------ Material provided

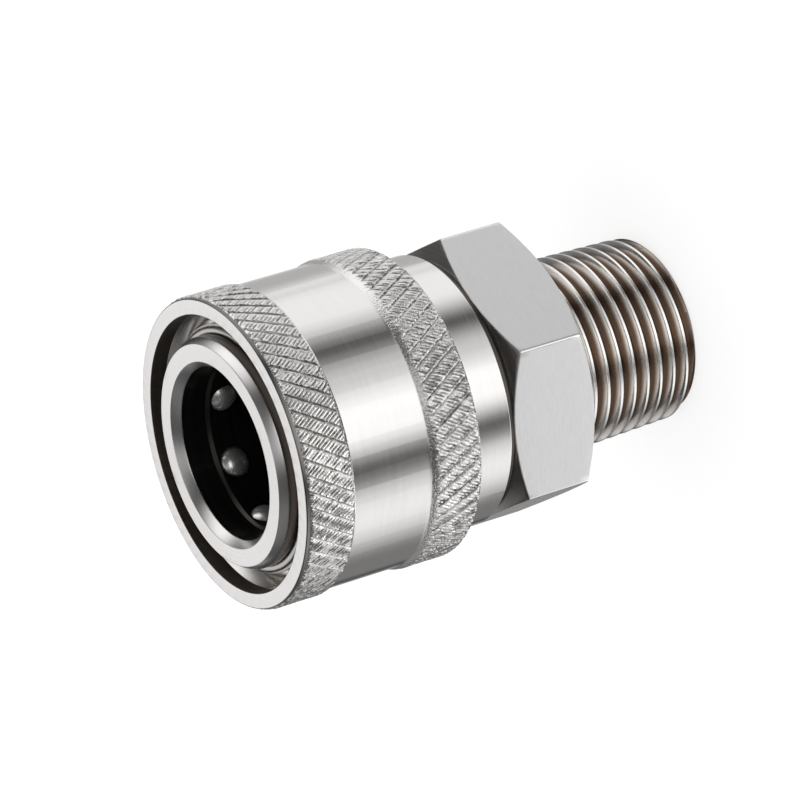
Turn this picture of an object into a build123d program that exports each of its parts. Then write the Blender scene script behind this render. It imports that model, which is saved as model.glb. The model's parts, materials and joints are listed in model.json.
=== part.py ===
from build123d import *
import os
from math import atan, ceil, cos, degrees, radians, sin, tan

# A pressure washer quick connector: the socket half, with a male pipe thread behind it.
# Lengths are millimetres. It stands on the end of its thread, at z = 0, and the mouth is up.
# A depth is measured down the axis from the nose face. The plug's socket drives the radii.

# Body, stacked along the axis from the thread's end face
thread_length = 13.6
hex_length = 8.3
relief_length = 0.5
barrel_length = 5.6
tube_length = 16.4

# Tapered pipe thread, right-handed, 18 threads to the inch
thread_pitch = 25.4 / 18
thread_angle = 60
thread_crest_width = 0.12
thread_root_width = 0.03
thread_end_radius = 8.33
thread_taper = 1 / 32
thread_chamfer = 0.6
first_crest_z = 1.005

# Turned outside of the body, and the wrench hexagon behind it
nose_chamfer_width = 0.46
nose_chamfer_depth = 0.63
edge_break = 0.2
relief_depth = 0.35
flat_step = 0.25
hex_chamfer_angle = 30

# Socket for the plug, and the water way behind it
socket_radius = 7.50
socket_depth = 9.4
entry_step = 0.25
entry_depth = 3.2
mouth_chamfer_width = 0.59
mouth_chamfer_depth = 0.76
seal_bore_step = 1.05
bore_step_angle = 45
water_radius = 4.75
water_chamfer = 0.5

# Seal in its groove behind the locking balls
o_ring_wire_radius = 1.31
seal_reach = 0.39
seal_clearance = 0.02
seal_side_room = 0.78
seal_groove_wall = 0.75
seal_bore_tail = 1.8

# Locking balls in their tapered seats
ball_count = 8
ball_radius = 1.75
ball_protrusion = 0.45
ball_groove_wall = 0.25
ball_first_angle = 32.5
ball_clearance = 0.03
ball_hole_clearance = 0.05
ball_seat_angle = 20
ball_play = 0.10

# Retaining ring that the sleeve rests against
ring_wire_radius = 0.60
ring_depth = 2.34
ring_groove_cut = 0.43
ring_clearance = 0.02
ring_side_clearance = 0.04
ring_gap_angle = 24
catch_angle = 45
catch_clearance = 0.03

# Sleeve: its walls, and its lengths from the front face back to the barrel that it covers
sleeve_wall = 1.63
rim_step = 0.20
rim_wall = 1.42
rim_chamfer_width = 0.17
rim_length = 0.43
front_band_length = 4.10
bevel_length = 0.34
waist_step = 0.30
flare_length = 0.80
rear_band_length = 3.98
rear_edge = 0.20
sleeve_cover = 1.47
mouth_depth = 1.5
mouth_cone_width = 0.90
land_lead = 0.30
land_length = 3.0
land_clearance = 0.29
sleeve_clearance = 0.12
rear_chamfer = 0.25

# Return spring behind the locking land
spring_wire_radius = 0.60
spring_turns = 2.75
spring_tube_clearance = 0.36
spring_cover_clearance = 0.33
spring_end_clearance = 0.05

# Heights worked out from the stack
hex_bottom = thread_length
hex_top = hex_bottom + hex_length
barrel_bottom = hex_top + relief_length
barrel_top = barrel_bottom + barrel_length
nose_z = barrel_top + tube_length
ring_z = nose_z - ring_depth
ring_groove_half = ring_wire_radius + ring_side_clearance
ball_hole_radius = ball_radius + ball_hole_clearance
ball_z = ring_z - ring_groove_half - ball_groove_wall - ball_hole_radius

# Radii worked out from the socket outwards: balls, land, tube, spring, barrel, sleeve and hexagon
ball_centre_radius = socket_radius - ball_protrusion + ball_radius
land_radius = ball_centre_radius + ball_radius + ball_play
tube_radius = land_radius - land_clearance
spring_radius = tube_radius + spring_tube_clearance + spring_wire_radius
barrel_radius = spring_radius + spring_wire_radius + spring_cover_clearance
hex_across_flats = 2 * (barrel_radius - flat_step)
sleeve_bore_radius = barrel_radius + sleeve_clearance
knurl_radius = sleeve_bore_radius + sleeve_wall
rim_radius = knurl_radius - rim_step
waist_radius = knurl_radius - waist_step
mouth_radius = rim_radius - rim_wall

# The retaining ring, and where the sleeve rests on it
ring_groove_radius = tube_radius - ring_groove_cut
ring_radius = ring_groove_radius + ring_clearance + ring_wire_radius
catch_reach = ring_wire_radius + catch_clearance
catch_radius = ring_radius + catch_reach * sin(radians(catch_angle))
catch_z = ring_z - catch_reach * cos(radians(catch_angle))
sleeve_front_z = catch_z + mouth_depth + mouth_cone_width
sleeve_rear_z = barrel_top - sleeve_cover
land_top_z = ball_z + land_lead
land_bottom_z = land_top_z - land_length

# Bores inside the socket, and the seal's groove between them
entry_radius = socket_radius + entry_step
seal_bore_radius = socket_radius - seal_bore_step
bore_step_slope = tan(radians(bore_step_angle))
seal_bore_top = nose_z - socket_depth - seal_bore_step * bore_step_slope
seal_groove_top = seal_bore_top - seal_groove_wall
seal_groove_bottom = seal_groove_top - 2 * o_ring_wire_radius - seal_side_room
seal_bore_bottom = seal_groove_bottom - seal_bore_tail
seal_groove_radius = seal_bore_radius - seal_reach + 2 * o_ring_wire_radius + seal_clearance


def turned(points):
    """A solid of revolution about Z from its outline in (radius, height)."""
    face = make_face(Plane.XZ * Polyline(*points, close=True))
    return revolve(face, Axis.Z)


def thread_groove():
    """The tool that cuts the thread: the groove's section swept along a helix on the taper's cone."""
    flank = tan(radians(thread_angle / 2))
    half_width = (thread_pitch - thread_crest_width) / 2
    half_root = thread_root_width / 2
    depth = (half_width - half_root) / flank
    start_z = first_crest_z - 1.5 * thread_pitch
    turns = ceil((thread_length - start_z) / thread_pitch) + 1
    start_radius = thread_end_radius + start_z * thread_taper
    helix = Helix(
        thread_pitch, turns * thread_pitch, start_radius, cone_angle=degrees(atan(thread_taper))
    )
    path = Pos(0, 0, start_z) * helix
    section = Plane(origin=path @ 0, x_dir=(1, 0, 0), z_dir=(0, 1, 0)) * Polyline(
        (-depth, -half_root),
        (0, -half_width),
        (depth, -half_width),
        (depth, half_width),
        (0, half_width),
        (-depth, half_root),
        close=True,
    )
    return sweep(make_face(section), path, is_frenet=True)


def pipe_thread():
    """The tapered pipe thread: a cone with a chamfered end, and the groove cut round it."""
    blank = turned([
        (0, 0),
        (thread_end_radius - thread_chamfer, 0),
        (thread_end_radius + thread_chamfer * thread_taper, thread_chamfer),
        (thread_end_radius + thread_length * thread_taper, thread_length),
        (0, thread_length),
    ])
    return blank - thread_groove()


def hexagon():
    """The wrench hexagon: a prism whose corners are turned off at both ends."""
    corner_radius = hex_across_flats / 2 / cos(radians(30))
    drop = (corner_radius - hex_across_flats / 2) * tan(radians(hex_chamfer_angle))
    prism = extrude(
        Plane.XY.offset(hex_bottom) * RegularPolygon(corner_radius, 6), hex_length
    )
    blank = turned([
        (0, hex_bottom),
        (hex_across_flats / 2, hex_bottom),
        (corner_radius, hex_bottom + drop),
        (corner_radius, hex_top - drop),
        (hex_across_flats / 2, hex_top),
        (0, hex_top),
    ])
    return prism & blank


def ball_seat(angle):
    """The tool that bores one ball hole: straight outside, and tapered so the ball can't fall in."""
    slope = tan(radians(ball_seat_angle))
    reach = ball_radius + ball_clearance
    touch_height = ball_centre_radius - reach * sin(radians(ball_seat_angle))
    touch_radius = reach * cos(radians(ball_seat_angle))
    shoulder_height = touch_height + (ball_hole_radius - touch_radius) / slope
    inner_height = socket_radius - ball_protrusion
    inner_radius = touch_radius - (touch_height - inner_height) * slope
    cutter = turned([
        (0, inner_height),
        (inner_radius, inner_height),
        (ball_hole_radius, shoulder_height),
        (ball_hole_radius, tube_radius + ball_radius),
        (0, tube_radius + ball_radius),
    ])
    return Pos(0, 0, ball_z) * Rot(0, 0, angle) * Rot(0, 90, 0) * cutter


def body():
    """The turned body: nose, ball cage, barrel, hexagon and tapered thread in one piece."""
    relief_radius = barrel_radius - relief_depth
    outside = turned([
        (0, hex_top - relief_length),
        (relief_radius, hex_top - relief_length),
        (relief_radius, barrel_bottom),
        (barrel_radius - edge_break, barrel_bottom),
        (barrel_radius, barrel_bottom + edge_break),
        (barrel_radius, barrel_top - edge_break),
        (barrel_radius - edge_break, barrel_top),
        (tube_radius, barrel_top),
        (tube_radius, ring_z - ring_groove_half),
        (ring_groove_radius, ring_z - ring_groove_half),
        (ring_groove_radius, ring_z + ring_groove_half),
        (tube_radius, ring_z + ring_groove_half),
        (tube_radius, nose_z - nose_chamfer_depth),
        (tube_radius - nose_chamfer_width, nose_z),
        (0, nose_z),
    ])
    entry_bottom = nose_z - entry_depth
    water_top = seal_bore_bottom - (seal_bore_radius - water_radius) * bore_step_slope
    passage = turned([
        (0, 0),
        (water_radius + water_chamfer, 0),
        (water_radius, water_chamfer),
        (water_radius, water_top),
        (seal_bore_radius, seal_bore_bottom),
        (seal_bore_radius, seal_groove_bottom),
        (seal_groove_radius, seal_groove_bottom),
        (seal_groove_radius, seal_groove_top),
        (seal_bore_radius, seal_groove_top),
        (seal_bore_radius, seal_bore_top),
        (socket_radius, nose_z - socket_depth),
        (socket_radius, entry_bottom - entry_step * bore_step_slope),
        (entry_radius, entry_bottom),
        (entry_radius, nose_z - mouth_chamfer_depth),
        (entry_radius + mouth_chamfer_width, nose_z),
        (0, nose_z),
    ])
    solid = outside + hexagon() + pipe_thread() - passage
    for index in range(ball_count):
        solid -= ball_seat(ball_first_angle + index * 360 / ball_count)
    return solid


def sleeve():
    """The locking sleeve: knurled grip bands outside, mouth cone, catch and locking land inside."""
    front, rear = sleeve_front_z, sleeve_rear_z
    front_band_end = front - rim_length - front_band_length
    rear_band_start = rear + rear_edge + rear_band_length
    cone_top = front - mouth_depth
    outline = Plane.XZ * Polyline(
        (mouth_radius, front),
        (rim_radius - rim_chamfer_width, front),
        (rim_radius, front - rim_chamfer_width),
        (rim_radius, front - rim_length),
        (knurl_radius, front - rim_length),
        (knurl_radius, front_band_end),
        (waist_radius, front_band_end - bevel_length),
        (waist_radius, rear_band_start + flare_length),
    )
    flare = Plane.XZ * TangentArc(
        (waist_radius, rear_band_start + flare_length),
        (knurl_radius, rear_band_start),
        tangent=(0, -1),
    )
    inside = Plane.XZ * Polyline(
        (knurl_radius, rear_band_start),
        (knurl_radius, rear + rear_edge),
        (knurl_radius - rear_edge, rear),
        (sleeve_bore_radius + rear_chamfer, rear),
        (sleeve_bore_radius, rear + rear_chamfer),
        (sleeve_bore_radius, land_bottom_z),
        (land_radius, land_bottom_z),
        (land_radius, land_top_z),
        (catch_radius, catch_z),
        (mouth_radius - mouth_cone_width, catch_z),
        (mouth_radius, cone_top),
        (mouth_radius, front),
    )
    return revolve(make_face([*outline.edges(), *flare.edges(), *inside.edges()]), Axis.Z)


def sleeve_spring():
    """The return spring, a coil of round wire between the barrel's shoulder and the land."""
    bottom = barrel_top + spring_end_clearance + spring_wire_radius
    top = land_bottom_z - spring_end_clearance - spring_wire_radius
    height = top - bottom
    coil = Pos(0, 0, bottom) * Helix(height / spring_turns, height, spring_radius)
    wire = Plane(coil @ 0, z_dir=coil % 0) * Circle(spring_wire_radius)
    return sweep(wire, coil, is_frenet=True)


def retaining_ring():
    """The split ring of round wire in the groove behind the nose."""
    section = Plane.XZ * Pos(ring_radius, ring_z) * Circle(ring_wire_radius)
    return revolve(section, Axis.Z, 360 - ring_gap_angle)


def o_ring():
    """The seal for the plug's tip, against the outer wall of its groove."""
    centre_radius = seal_groove_radius - seal_clearance - o_ring_wire_radius
    centre_z = (seal_groove_top + seal_groove_bottom) / 2
    return revolve(Plane.XZ * Pos(centre_radius, centre_z) * Circle(o_ring_wire_radius), Axis.Z)


def ball(index):
    """One locking ball, in its seat."""
    angle = radians(ball_first_angle + index * 360 / ball_count)
    place = (ball_centre_radius * cos(angle), ball_centre_radius * sin(angle), ball_z)
    return Pos(*place) * Sphere(ball_radius)


parts = {
    "body": body(),
    "sleeve": sleeve(),
    "sleeve_spring": sleeve_spring(),
    "retaining_ring": retaining_ring(),
    "o_ring": o_ring(),
}
for index in range(ball_count):
    parts[f"locking_ball_{index + 1}"] = ball(index)

os.makedirs("parts", exist_ok=True)
for name, solid in parts.items():
    export_step(solid, f"parts/{name}.step")
    print(name, round(solid.volume, 1))
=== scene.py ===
# %% [markdown]
# # A pressure washer quick connector
#
# The object is the socket half of a quick connector: a steel body with a pipe thread, a hexagon and a
# nose, and a knurled sleeve that slides back against a spring so that eight balls let the plug go. The
# solids come from a CAD model that is loaded first and never changed. Each visible piece is then made
# again as a fine surface, because a solid's plain facets would show in polished metal.

# %% Load the frame
import json
from math import cos, radians, sin
import bpy
import numpy as np
from mathutils import Matrix, Vector

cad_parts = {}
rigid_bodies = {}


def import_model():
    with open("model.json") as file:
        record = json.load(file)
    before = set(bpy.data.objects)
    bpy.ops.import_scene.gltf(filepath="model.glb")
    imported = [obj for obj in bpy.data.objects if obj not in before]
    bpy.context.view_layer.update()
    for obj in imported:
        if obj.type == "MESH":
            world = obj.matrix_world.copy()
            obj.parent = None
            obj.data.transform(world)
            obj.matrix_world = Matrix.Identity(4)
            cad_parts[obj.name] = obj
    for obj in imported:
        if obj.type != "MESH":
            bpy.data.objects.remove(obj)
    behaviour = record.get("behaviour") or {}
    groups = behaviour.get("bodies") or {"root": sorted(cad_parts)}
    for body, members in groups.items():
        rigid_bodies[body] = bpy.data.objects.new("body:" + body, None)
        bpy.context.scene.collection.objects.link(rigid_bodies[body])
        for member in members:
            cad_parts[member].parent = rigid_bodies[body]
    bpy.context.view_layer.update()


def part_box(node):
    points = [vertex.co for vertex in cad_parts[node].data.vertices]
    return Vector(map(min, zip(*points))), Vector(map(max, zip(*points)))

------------

#### [Exercise aim]
Reproduce only the lines from the top of the material through the one bearing "seal_bore_tail = 1.8", each exactly as it stands.

#### [Answer to the problem]
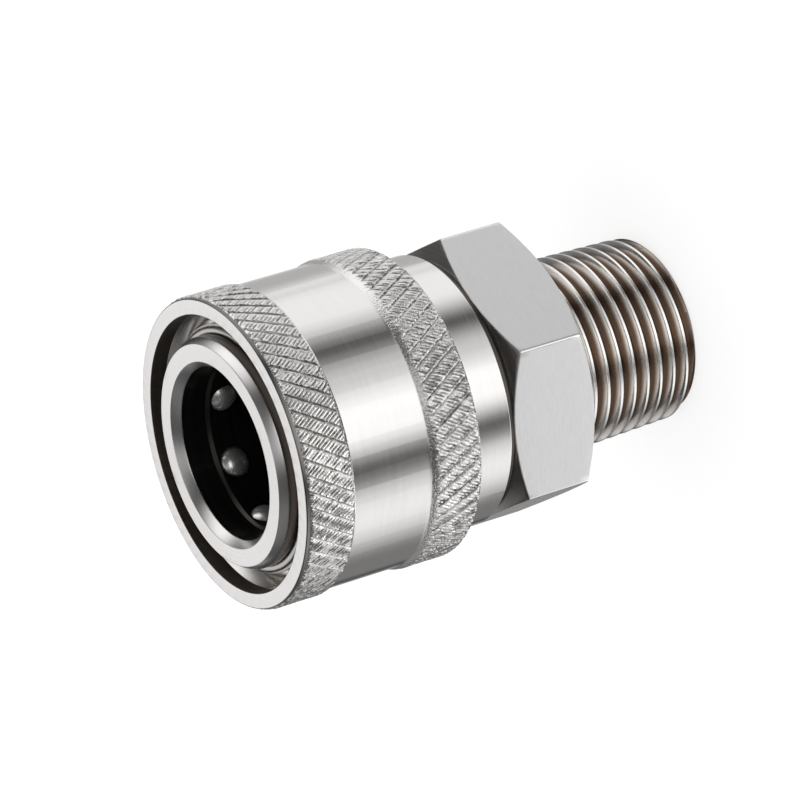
Turn this picture of an object into a build123d program that exports each of its parts. Then write the Blender scene script behind this render. It imports that model, which is saved as model.glb. The model's parts, materials and joints are listed in model.json.
=== part.py ===
from build123d import *
import os
from math import atan, ceil, cos, degrees, radians, sin, tan

# A pressure washer quick connector: the socket half, with a male pipe thread behind it.
# Lengths are millimetres. It stands on the end of its thread, at z = 0, and the mouth is up.
# A depth is measured down the axis from the nose face. The plug's socket drives the radii.

# Body, stacked along the axis from the thread's end face
thread_length = 13.6
hex_length = 8.3
relief_length = 0.5
barrel_length = 5.6
tube_length = 16.4

# Tapered pipe thread, right-handed, 18 threads to the inch
thread_pitch = 25.4 / 18
thread_angle = 60
thread_crest_width = 0.12
thread_root_width = 0.03
thread_end_radius = 8.33
thread_taper = 1 / 32
thread_chamfer = 0.6
first_crest_z = 1.005

# Turned outside of the body, and the wrench hexagon behind it
nose_chamfer_width = 0.46
nose_chamfer_depth = 0.63
edge_break = 0.2
relief_depth = 0.35
flat_step = 0.25
hex_chamfer_angle = 30

# Socket for the plug, and the water way behind it
socket_radius = 7.50
socket_depth = 9.4
entry_step = 0.25
entry_depth = 3.2
mouth_chamfer_width = 0.59
mouth_chamfer_depth = 0.76
seal_bore_step = 1.05
bore_step_angle = 45
water_radius = 4.75
water_chamfer = 0.5

# Seal in its groove behind the locking balls
o_ring_wire_radius = 1.31
seal_reach = 0.39
seal_clearance = 0.02
seal_side_room = 0.78
seal_groove_wall = 0.75
seal_bore_tail = 1.8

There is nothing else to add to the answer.